* EXERCISE AIM *
Exactly the lines from the start of the data through the line containing "is the centre" should be output, with both ends kept and nothing added.

* SUPPLIED DATA *
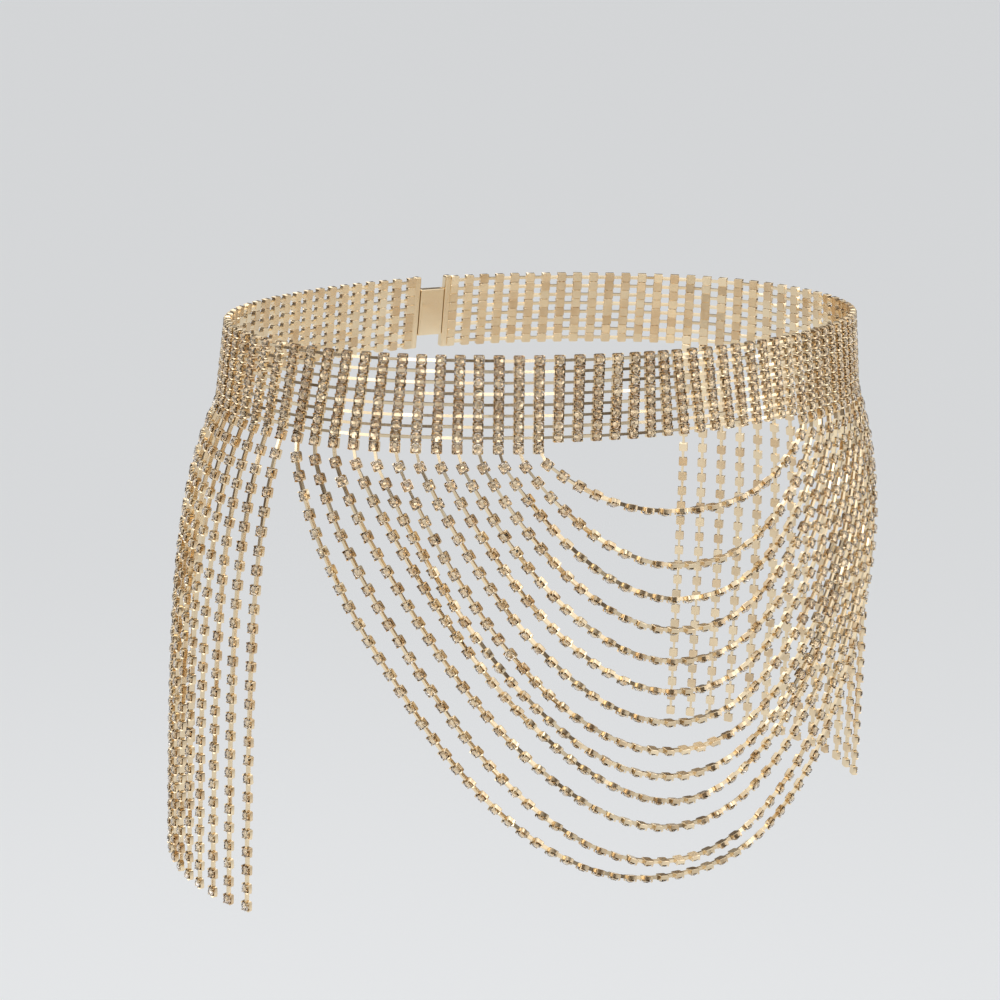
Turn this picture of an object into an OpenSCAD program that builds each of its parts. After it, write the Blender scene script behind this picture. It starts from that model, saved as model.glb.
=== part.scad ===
// Waist chain: a closed band of stacked stone chains, with thirteen nested swags across
// the front and a fringe of hanging strands on each hip. The front is at -Y, the wearer's
// left is at +X, and the origin is the centre of the waist at the band's mid-height.

/* [Band] */
// Stone columns round the whole waist
columns = 100; // [84:2:140]
// Spacing of the stone columns along the band
column_pitch = 7.1; // [5.5:0.1:9]
// Chain rows stacked in the band
rows = 8; // [3:1:12]
// Spacing of the chain rows
row_pitch = 3.85; // [3:0.05:5]
// Thickness of the joined metal behind the rows
backing = 1.6; // [0.8:0.1:2.4]
// Height of each row's stones and cups above the backing
row_relief = 1.4; // [0.6:0.1:2]
// Width of the groove between two rows
row_groove = 0.5; // [0.2:0.05:1]
// Outward lean of the band towards the hips, in degrees
band_lean = 5.8; // [0:0.2:15]

/* [Waist] */
// Share of the girth that lies on the flat front and back arcs
front_share = 0.61; // [0.45:0.01:0.75]
// Angle that half of the front arc turns through, in degrees
front_turn = 34.8; // [25:0.2:45]

/* [Hips] */
// How far the strands stand out beyond the band at the front
front_flare = 9.5; // [0:0.5:20]
// How far the strands stand out beyond the band at the hips
hip_flare = 19; // [0:0.5:35]
// Depth below the band over which the strands reach most of their flare
flare_depth = 39; // [20:1:80]

/* [Swags] */
// Nested swags across the front, as many rows of the swag table as this
swags = 13; // [1:1:13]
// Bare columns between the two ends of the inmost swag
bare_columns = 16; // [6:2:20]
// Straight drop of each swag below the band before it curves
swag_drop = 4.8; // [1:0.1:10]
// Depth of the thirteenth swag below the band
swag_depth = 168; // [130:1:220]

/* [Fringe] */
// Hanging strands on each hip
fringe_strands = 13; // [1:1:16]
// Length of the hanging strands
fringe_length = 183; // [60:1:260]

/* [Strands] */
// Width of a strand over its stone cups
strand_width = 3.4; // [2.4:0.1:4]
// Gap between the band's lower edge and the top of each strand
strand_gap = 0.2; // [0.1:0.05:0.5]

/* [Clasp] */
// Opening between the two end bars at the middle of the back
clasp_opening = 12; // [6:0.5:20]
// Width of each end bar along the band
end_bar_width = 3; // [2:0.1:6]
// Height by which the end bars stand out beyond the stone rows
end_bar_lip = 0.4; // [0.2:0.05:1]
// Height of the clasp
clasp_height = 20; // [10:0.5:24]
// Thickness of the clasp's cover over the end bars
clasp_cover = 1.2; // [0.8:0.1:2.5]
// Gap kept between the clasp and the end bars
clasp_gap = 0.25; // [0.1:0.05:0.5]

/* [Hidden] */
$fn = 360;
gold = "#d8b985";
pale_gold = "#e2c89a";
strand_sides = 8;
ring_spacing = 3 * strand_width;
route_steps = 96;
// Height over which each ridge of the band slopes from its groove to its face
ridge_taper = 0.35;
// Length by which the side arcs run into the front and back arcs, and how much fuller
// they are there, so that the arcs join as one solid
side_lap = 1;
side_swell = 0.05;

// The swags from the inmost to the outmost: each one's share of the named depth, and the
// roundness of its curve, where 2 is a parabola and more is fuller
SHARE = 0;
ROUNDNESS = 1;
swag_table = [
    [0.165, 2.4],
    [0.285, 2.2],
    [0.36, 2.15],
    [0.43, 2.1],
    [0.5, 2.1],
    [0.57, 2.05],
    [0.64, 2.05],
    [0.705, 2.1],
    [0.765, 2],
    [0.825, 1.85],
    [0.885, 1.95],
    [0.965, 2.05],
    [1, 2.25]
];

function swag_name(i) = str("swag_", i < 10 ? "0" : "", i);
function fringe_name(side, i) = str("fringe_", side > 0 ? "left_" : "right_", i < 10 ? "0" : "", i);

band_height = rows * row_pitch;
band_thickness = backing + row_relief;
half_girth = columns * column_pitch / 2;
front_length = front_share * half_girth / 2;
front_radius = front_length / (front_turn * PI / 180);
side_radius = (half_girth / 2 - front_length) / ((90 - front_turn) * PI / 180);
front_centre = (front_radius - side_radius) * cos(front_turn);
side_centre = (front_radius - side_radius) * sin(front_turn);
strand_top = -band_height / 2 - strand_gap;
strand_offset = band_thickness / 2;

// Angle of the outward normal from the front, at arc length q from the front's middle
function turn_at(q) =
    q < front_length ? q / front_radius * 180 / PI
    : q < half_girth - front_length
        ? front_turn + (q - front_length) / side_radius * 180 / PI
        : 180 - (half_girth - q) / front_radius * 180 / PI;

// Centre and radius of the waist arc whose normal has this angle
function arc_at(turn) =
    turn < front_turn ? [0, front_centre, front_radius]
    : turn < 180 - front_turn ? [side_centre, 0, side_radius]
        : [0, -front_centre, front_radius];

// Outward normal of the waist at a signed arc length s, positive towards +X
function normal_at(s) = let (turn = turn_at(abs(s))) [sign(s) * sin(turn), -cos(turn), 0];

// How far a surface at height z leans or flares beyond the waist
function lean_at(z) = -z * tan(band_lean);
function flare_at(turn, z) =
    let (
        hip = turn < 90 ? pow(sin(turn), 2) : 1,
        reach = front_flare * (1 - hip) + hip_flare * hip,
        below = max(-band_height / 2 - z, 0)
    )
    lean_at(max(z, -band_height / 2)) + reach * (1 - exp(-below / flare_depth));

// Point on the middle of the strands, at arc length s and height z
function strand_point(s, z) =
    let (
        turn = turn_at(abs(s)),
        arc = arc_at(turn),
        out = arc[2] + strand_offset + flare_at(turn, z)
    )
    [sign(s) * (arc[0] + out * sin(turn)), arc[1] - out * cos(turn), z];

// Swag i hangs from the same column on both sides, and u runs along it from -1 to 1
function swag_reach(i) = (bare_columns / 2 + i - 0.5) * column_pitch;
function swag_place(i, u) =
    let (
        row = swag_table[i - 1],
        sag = row[SHARE] * swag_depth - swag_drop,
        fall = 1 - pow(abs(u), row[ROUNDNESS])
    )
    [u * swag_reach(i), -band_height / 2 - swag_drop - sag * fall];
function swag_route(i) = concat(
    [[-swag_reach(i), strand_top]],
    [for (k = [0 : route_steps]) swag_place(i, 2 * k / route_steps - 1)],
    [[swag_reach(i), strand_top]]
);

// Fringe strand i hangs straight down from its own column
function fringe_reach(i) = (bare_columns / 2 + swags + i - 0.5) * column_pitch;
function fringe_route(side, i) =
    let (s = side * fringe_reach(i))
    [for (k = [0 : route_steps]) [s, strand_top - fringe_length * k / route_steps]];

// Running length along a list of points
function running(points, k = 0, sum = 0) =
    k >= len(points) ? []
    : let (total = k == 0 ? 0 : sum + norm(points[k] - points[k - 1]))
        concat([total], running(points, k + 1, total));

// A route spaced evenly, as [s, z] pairs a ring's spacing apart
function even_route(route) =
    let (
        points = [for (p = route) strand_point(p[0], p[1])],
        lengths = running(points),
        total = lengths[len(lengths) - 1],
        rings = max(2, round(total / ring_spacing)),
        s_table = [for (k = [0 : len(route) - 1]) [lengths[k], route[k][0]]],
        z_table = [for (k = [0 : len(route) - 1]) [lengths[k], route[k][1]]]
    )
    [for (k = [0 : rings]) [lookup(total * k / rings, s_table), lookup(total * k / rings, z_table)]];

function unit(v) = v / norm(v);

// The points of one ring, square to the strand and flat where it meets the band
function ring(centre, normal, along) =
    let (
        across = unit(normal - (normal * along) * along),
        beside = cross(along, across)
    )
    [for (k = [0 : strand_sides - 1])
        let (a = (k + 0.5) * 360 / strand_sides)
        centre + strand_width / 2 * (cos(a) * beside + sin(a) * across)];

// Closed tube of eight sides along a route; an end on the band is cut level
module strand(route, level_end) {
    places = even_route(route);
    centres = [for (p = places) strand_point(p[0], p[1])];
    last = len(centres) - 1;
    rings = [for (k = [0 : last])
        let (
            along = k == 0 ? [0, 0, -1]
                : k == last ? (level_end ? [0, 0, 1] : unit(centres[k] - centres[k - 1]))
                : unit(centres[k + 1] - centres[k - 1])
        )
        each ring(centres[k], normal_at(places[k][0]), along)];
    sides = [for (k = [0 : last - 1], j = [0 : strand_sides - 1])
        let (a = k * strand_sides, b = (j + 1) % strand_sides)
        [a + j, a + b, a + strand_sides + b, a + strand_sides + j]];
    start = [for (j = [strand_sides - 1 : -1 : 0]) j];
    end = [for (j = [0 : strand_sides - 1]) last * strand_sides + j];
    polyhedron(points = rings, faces = concat([start], sides, [end]));
}

// Section of the band at radius r: a leaning backing with one ridge for each row,
// and every face moved out by swell
module band_section(r, swell = 0) {
    low = -band_height / 2;
    back_face = backing + swell;
    front_face = band_thickness + swell;
    ridges = [for (row = [0 : rows - 1])
        let (
            z0 = low + row * row_pitch + row_groove / 2,
            z1 = low + (row + 1) * row_pitch - row_groove / 2
        )
        each [
            [r + lean_at(z0) + back_face, z0],
            [r + lean_at(z0) + front_face, z0 + ridge_taper],
            [r + lean_at(z1) + front_face, z1 - ridge_taper],
            [r + lean_at(z1) + back_face, z1]
        ]];
    polygon(concat(
        [[r + lean_at(low) - swell, low - swell], [r + lean_at(low) + back_face, low - swell]],
        ridges,
        [[r + lean_at(-low) + back_face, swell - low], [r + lean_at(-low) - swell, swell - low]]
    ));
}

// Plain leaning section between two offsets from radius r
module plain_section(r, inner, outer, height) {
    h = height / 2;
    polygon([
        [r + lean_at(-h) + inner, -h], [r + lean_at(-h) + outer, -h],
        [r + lean_at(h) + outer, h], [r + lean_at(h) + inner, h]
    ]);
}

// Sweeps its section about the arc centre, from one normal angle to another
module sweep(centre_x, centre_y, from, to) {
    translate([centre_x, centre_y, 0])
        rotate([0, 0, from - 90])
            rotate_extrude(angle = to - from)
                children();
}

// Angle at the middle of the back that a length along the back arc takes up
function back_turn(length) = length / front_radius * 180 / PI;

module band() {
    end_turn = 180 - back_turn(clasp_opening / 2);
    bar_turn = 180 - back_turn(clasp_opening / 2 + end_bar_width);
    row_end = (bar_turn + end_turn) / 2;
    lap_turn = side_lap / side_radius * 180 / PI;
    color(gold) {
        sweep(0, front_centre, -front_turn, front_turn) band_section(front_radius);
        for (side = [0, 1])
            mirror([side, 0, 0]) {
                sweep(side_centre, 0, front_turn - lap_turn, 180 - front_turn + lap_turn)
                    band_section(side_radius, side_swell);
                sweep(0, -front_centre, 180 - front_turn, row_end) band_section(front_radius);
                sweep(0, -front_centre, bar_turn, end_turn)
                    plain_section(front_radius, -side_swell, band_thickness + end_bar_lip,
                        band_height + end_bar_lip);
            }
    }
}

module clasp() {
    gap_turn = back_turn(clasp_opening / 2 - clasp_gap);
    cover_turn = back_turn(clasp_opening / 2 + end_bar_width);
    cover_inner = band_thickness + end_bar_lip + clasp_gap;
    color(pale_gold) {
        sweep(0, -front_centre, 180 - gap_turn, 180 + gap_turn)
            plain_section(front_radius, 0, cover_inner + clasp_cover / 2, clasp_height);
        sweep(0, -front_centre, 180 - cover_turn, 180 + cover_turn)
            plain_section(front_radius, cover_inner, cover_inner + clasp_cover, clasp_height);
    }
}

module swag(i) {
    color(gold) strand(swag_route(i), true);
}

module fringe(side, i) {
    color(gold) strand(fringe_route(side, i), false);
}

band();
clasp();
for (i = [1 : swags])
    swag(i);
for (side = [1, -1], i = [1 : fringe_strands])
    fringe(side, i);
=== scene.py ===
"""Waist chain: a band of eight joined rows of stone-set cup chain, nested swags across the
front and a fringe of hanging strands on each hip, in a plain studio.

Lengths are in metres. The front is at -Y, the wearer's left is at +X, and the origin is the
centre of the waist at the band's mid-height."""

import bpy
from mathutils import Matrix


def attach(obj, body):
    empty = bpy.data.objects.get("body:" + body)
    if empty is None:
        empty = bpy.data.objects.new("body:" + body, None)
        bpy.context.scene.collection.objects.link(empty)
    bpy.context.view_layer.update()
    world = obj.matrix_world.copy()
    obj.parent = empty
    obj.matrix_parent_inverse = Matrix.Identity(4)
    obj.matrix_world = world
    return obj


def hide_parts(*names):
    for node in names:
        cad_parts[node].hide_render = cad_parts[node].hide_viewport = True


bl_info = {
    "name": "Waist Chain",
    "version": (1, 0, 0),
    "blender": (4, 5, 0),
    "location": "View3D > Sidebar > Waist Chain",
    "description": "Builds a waist chain of stone cups, with swags, a fringe and a studio",
    "category": "Add Mesh",
}

import bpy
import numpy as np
from mathutils import Matrix, Vector

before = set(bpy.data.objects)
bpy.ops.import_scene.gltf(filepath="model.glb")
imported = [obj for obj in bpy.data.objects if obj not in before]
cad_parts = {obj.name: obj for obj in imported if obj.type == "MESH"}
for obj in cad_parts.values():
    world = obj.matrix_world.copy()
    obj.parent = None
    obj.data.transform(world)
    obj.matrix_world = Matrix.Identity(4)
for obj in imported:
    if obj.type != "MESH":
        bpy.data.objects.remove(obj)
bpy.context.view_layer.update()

# The model's one body, and the two finishes that its record names
BODY = "root"
GOLD_SLOT = "gold"
STONE_SLOT = "stones"
SWAG_NODES = sorted(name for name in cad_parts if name.startswith("swag_"))
LEFT_NODES = sorted(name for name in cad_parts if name.startswith("fringe_left_"))
RIGHT_NODES = sorted(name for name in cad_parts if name.startswith("fringe_right_"))
MM = 0.001
UP = np.array([0.0, 0.0, 1.0])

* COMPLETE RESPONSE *
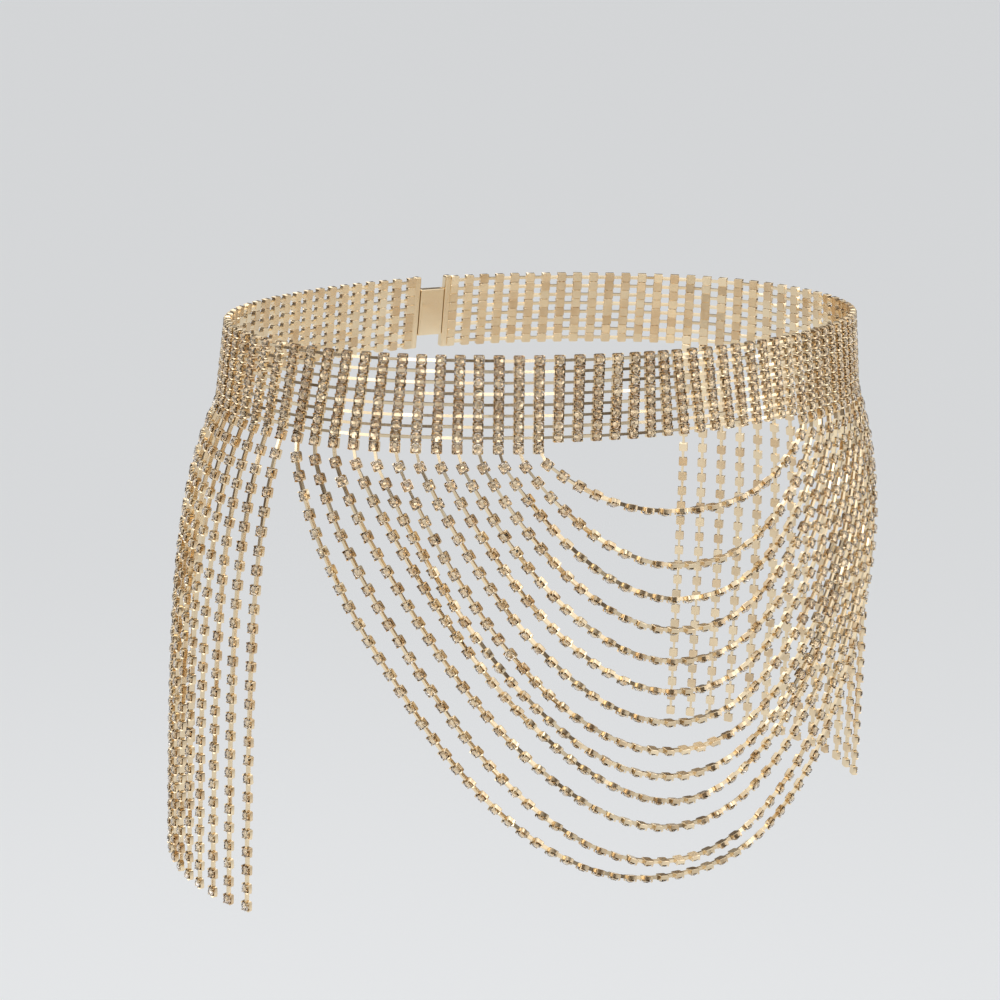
Turn this picture of an object into an OpenSCAD program that builds each of its parts. After it, write the Blender scene script behind this picture. It starts from that model, saved as model.glb.
=== part.scad ===
// Waist chain: a closed band of stacked stone chains, with thirteen nested swags across
// the front and a fringe of hanging strands on each hip. The front is at -Y, the wearer's
// left is at +X, and the origin is the centre of the waist at the band's mid-height.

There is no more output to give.